Today I found this post at Maggie's Farm referencing this column, Paul Krugman Gets It Half Right, by Walter Russell Mead. In addition to the excellent pull on by Maggie's Farm I would add this one:


We need to reduce the ‘friction’ in American society: the costs of our legal, health, educational and other government services. Some of this will come through the use of exactly those abilities of the computer that Paul Krugman dreads: their ability to replace human beings for much routine office work. Making government (and private sector) bureaucratic payrolls massively smaller is what the general interest requires.


And from the comments EJM says:

Change is never easy.

But a free market receives signals about what’s working and what isn’t, and can react to those signals, in a myriad of ways.

Government systems can only adapt by political change, which involves changing the minds of millions, including those most entrenched and beholden to the status quo. This is generally a much more wrenching process, that can even tear a society apart in violence or civil war.

The central problem with the “blue model” is not higher taxes, or collective bargaining for public service unions, or lack of automation. The central problem of the “progressive” state is that it seeks and has always sought to place more and more decision making power in the hands of the central government, not free individuals in the marketplace. This makes it almost sclerotic in its inability to adapt to broad changes in economic realities.

This is the lesson being driven home now by the budget impasse in Washington, the brawl in Wisconsin, and the looming catastrophes in more than half of our once great states.

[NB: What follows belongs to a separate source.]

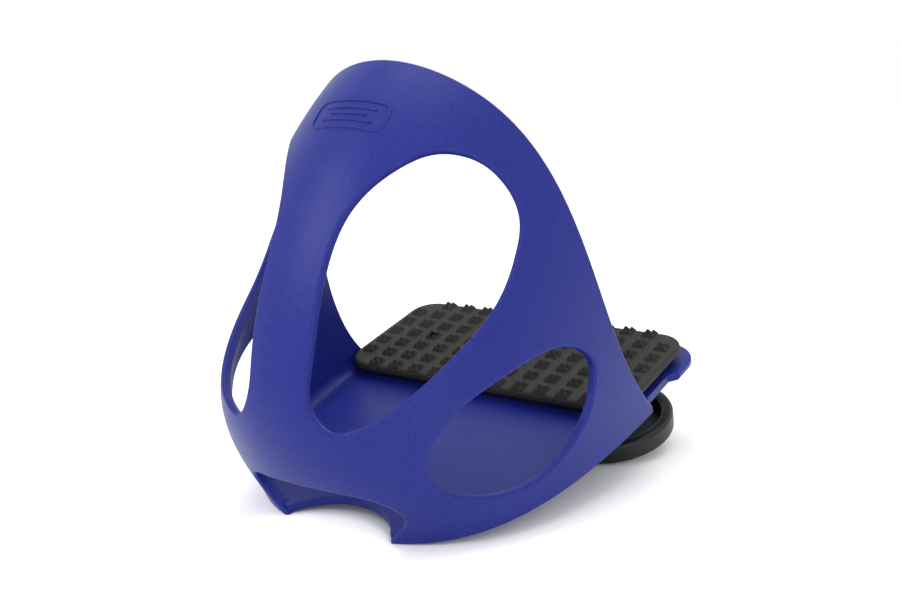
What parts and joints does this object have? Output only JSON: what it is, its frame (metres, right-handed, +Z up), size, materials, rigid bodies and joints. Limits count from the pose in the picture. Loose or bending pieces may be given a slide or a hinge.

Progress in the 21st Century will come only when the “progressive” model goes the way of other variants of the statism–socialism, fascism, communism–which were tried and failed in the 20th Century. The 18th Century founders of a limited government which left all but the most essential federal powers in the hands of smaller, more nimble state and local control, or the smallest unit of all, the free citizen, had it right 230 years ago.

Too bad we have to go through trauma and possible economic collapse only to progress to where we once were.



And the Maggie's Farm pull:

Moving from “time-served” processes of certification (four year BA degrees, three years in law or divinity school) to certification based on achievement can make education dramatically cheaper. It is sheer madness that most students spend 12 years in school, and another four in college. Why exactly should all kids the same age be in the same grade? One size does not fit all; why shouldn’t high school kids go free when they can pass the equivalent of a GED? And for that matter, shouldn’t school districts encourage and reward teachers and schools that are able to graduate students faster? Among other things, this would allow some of the resources not spent on babysitting high-achieving kids to go to kids who really need the help. How “right wing” is that?